Dass die Falschdatierung des hier vorgestellten Stücks bislang offenbar keine Konsequenzen zeitigte, verwundert insofern als das Stück durchaus nicht unauffällig ist, denn sowohl die paläographischen Merkmale, als auch die Sprache und Schreibweise einzelner Wörter und das für das 15. Jahrhundert auffallend kleine Format von rund 14 x 25 cm – eines der größeren Urkundenpergamente des Universitätsarchivs von 1449 misst etwa 51 x 74 cm – hätten einem Bearbeiter der Urkunde durchaus ins Auge springen können.

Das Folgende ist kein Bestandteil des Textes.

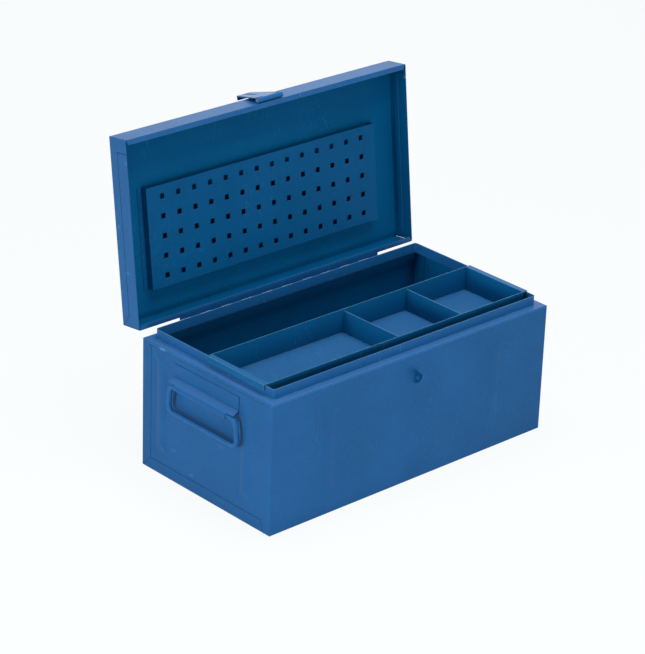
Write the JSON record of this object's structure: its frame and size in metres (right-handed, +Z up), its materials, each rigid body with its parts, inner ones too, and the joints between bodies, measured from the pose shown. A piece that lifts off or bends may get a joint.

Schriftbeispiel 1467   Schriftbeispiel1368
Schriftbeispiel 1467     Schriftbeispiel 1368
   (UAM-J-136)              (UAM-J-137)

Die Tatsache, dass ein Archivale um 100 Jahre fehlerhaft abgelegt wurde, ist für ein Archiv wenig schmeichelhaft. Gleichwohl ermöglichen derartige Missgeschicke auch heute noch überraschende Zufallsfunde und bescheren der Universität München somit einen kaum noch für möglich gehaltenen „Alt-Achtundsechziger“.

Literaturauswahl:

- Stefanie Hamann, Schrobenhausen (= Historischer Atlas von Bayern, Teil Altbayern, Heft 42), München 1977, S. 72–79 sowie Abbildungen 4 und 5.
- Markus Nadler, Neuburg an der Donau, Das Landgericht Neuburg und die Pfleggerichte Burgheim und Reichertshofen (= Historischer Atlas von Bayern, Teil Schwaben, Reihe 1, Heft 16), München 2004, S. 154–155.